La donna si copre parte della faccia con il braccio e si presenta in modo diverso dal seno perfettamente nudo dell’originale; l’occhio esperto noterà che nella modella di Gaber – la chirurgia ne ha modificato la taglia – il braccio è più lungo del normale, effetto collaterale di questo genere d’operazione. La mutilazione del corpo appena visibile produce un carico emotivo nella donna, la quale avverte la macchia della malattia. Gaber sapeva come catturare il senso profondo di tale dramma.
Questo stesso sentimento di compassione unito alle considerazioni estetiche guidò il progetto filantropico Passione per la Vita, che Gaber lanciò nel 2004 per finanziare la ricerca sul cancro con la vendita delle sue opere. Il premio Lorenzo il Magnifico per il suo contributo sociale e per la sua iniziativa artistica non significò soltanto riconoscimento personale, ma anche l’adesione di 13.000 artisti da tutto il mondo, con l’intento di sostenere questa iniziativa patrocinata dalla Biennale di Firenze.
A Gaber piace girare lungo il fiume Senna attorno a Giverny e portare i suoi colori ad olio dove Monet e altri impressionisti avevano dipinto la loro visione del mondo; egli sa di tornare a casa con le stesse premesse che hanno ispirato i suoi maestri. Ha anche la certezza di trasmettere questo antidoto contro la sofferenza che è il connettersi con l’istante infinito quando la luce illumina la scena.
La sfumatura dorata getta un velo sul Sentiero nella foresta, creando un regno che lo spettatore non vorrebbe mai lasciare; ma anche una serie di crepuscoli e di momenti come Giovane in giardino che sogna ad occhi aperti produce, attraverso l’abilità dei colpi di pennello, sfumature che catturano la luce fino al punto di creare l’illusione del sole sulla pelle. L’esperienza di comunione con la bellezza è fondamentalmente il ritorno dell’unità perduta.
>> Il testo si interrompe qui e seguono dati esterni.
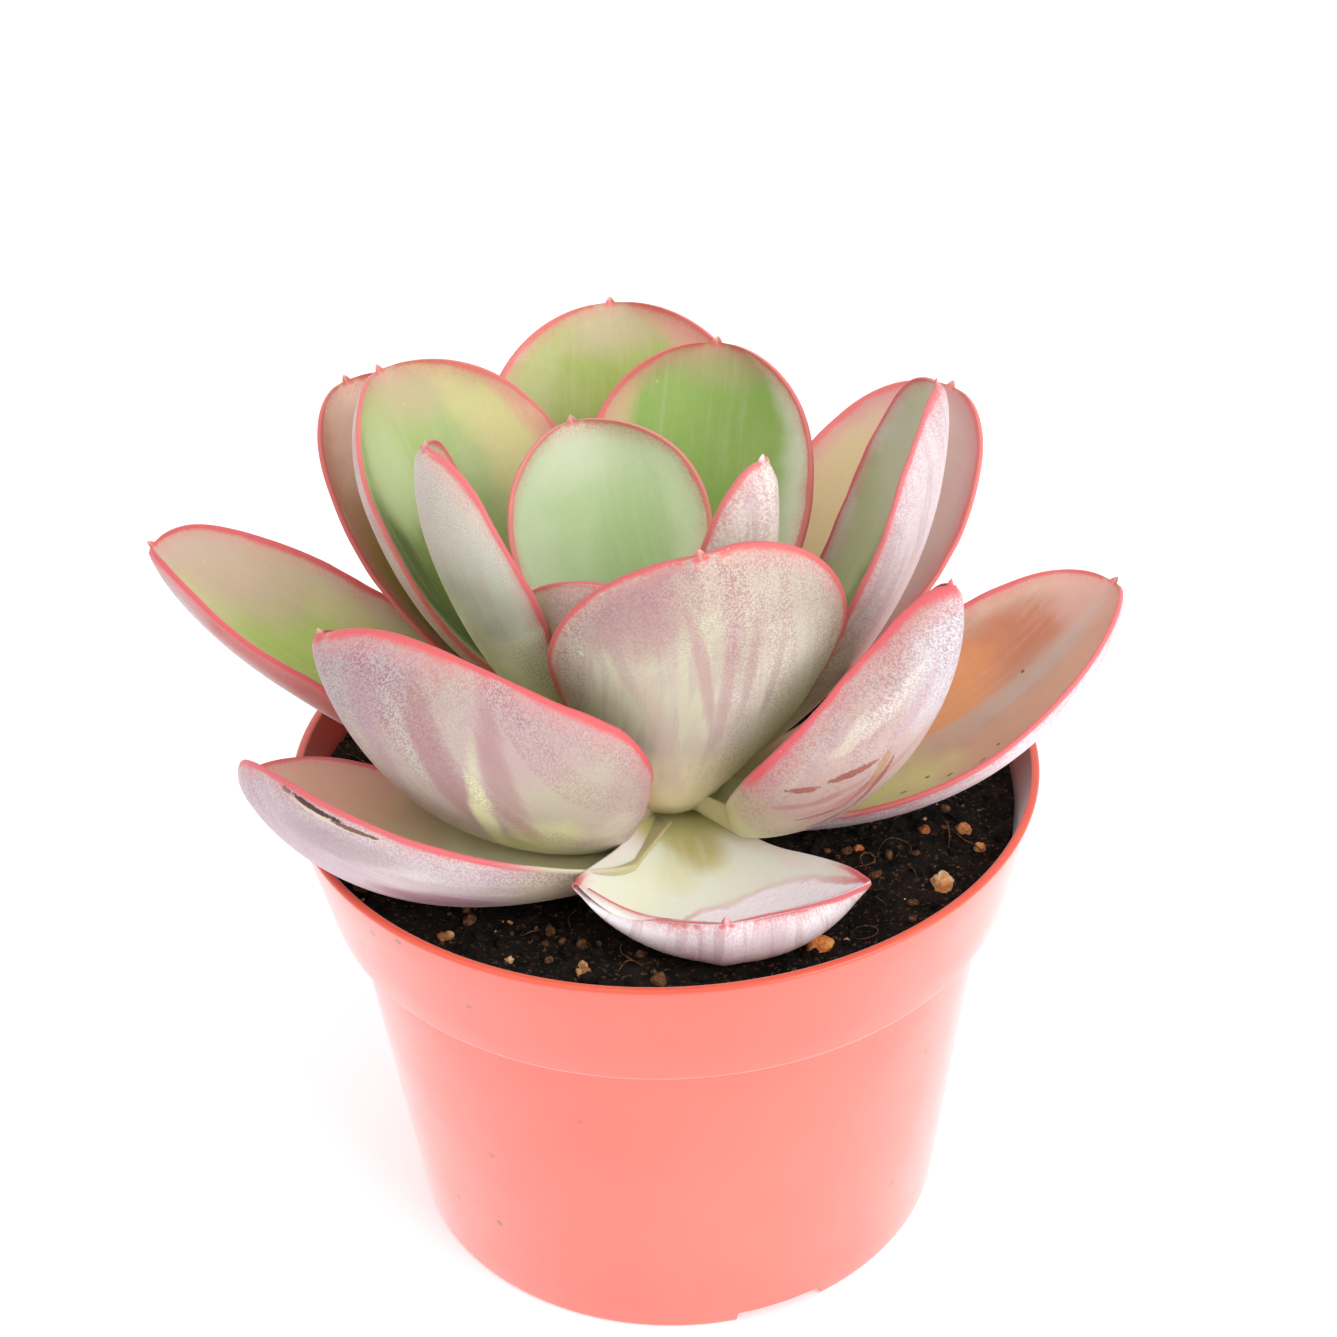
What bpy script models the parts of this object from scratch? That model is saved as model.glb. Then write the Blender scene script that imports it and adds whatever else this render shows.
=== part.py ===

Antoine Gaber ha un progetto generoso: creare nella nebbia di un mondo turbolento una via d’uscita in cui uno si senta sufficientemente ipnotizzato da poter scappare, non per perdersi, ma per trovare se stesso. L’esperienza commovente di un paziente che piange di fronte ai suoi paesaggi e che il solo fatto di guardarli potrebbe essere parte del suo processo curativo e il sentirsi unito con l’universo è difficile da descrivere. Nell’interiorità del ricercatore e dell’artista in questo caso v’è una coesistenza c’è un intenzione: ripristinare la bellezza dell’universo.
“Non cerco di superare Monet. Cito Monet e il suo stile per creare serenità e per ri-stabilire un equilibrio emotivo. Di fronte alla sua opera, l’esperienza dello spettatore è fortemente legata al sacro. C’è una porta nel suo dipinto la quale conduce a quell’altra riva, che possiamo vedere soltanto dall’esperienza poetica razionalmente indimostrabile. La possibilità di curare l’anima della civilizzazione implica l’espressione a lungo dimenticata dalla cecità moderna: ricreare la bellezza dell’universo fatto da Dio attraverso un arte che trae la sua forza dal mistero che unisce tutte le cose.
Antoine Gaber dipinge anche immagini floreali. Alcuni dicono che sono le sole cose rimaste del paradiso. Tentare di ricrearle è il supremo compito dell’artista.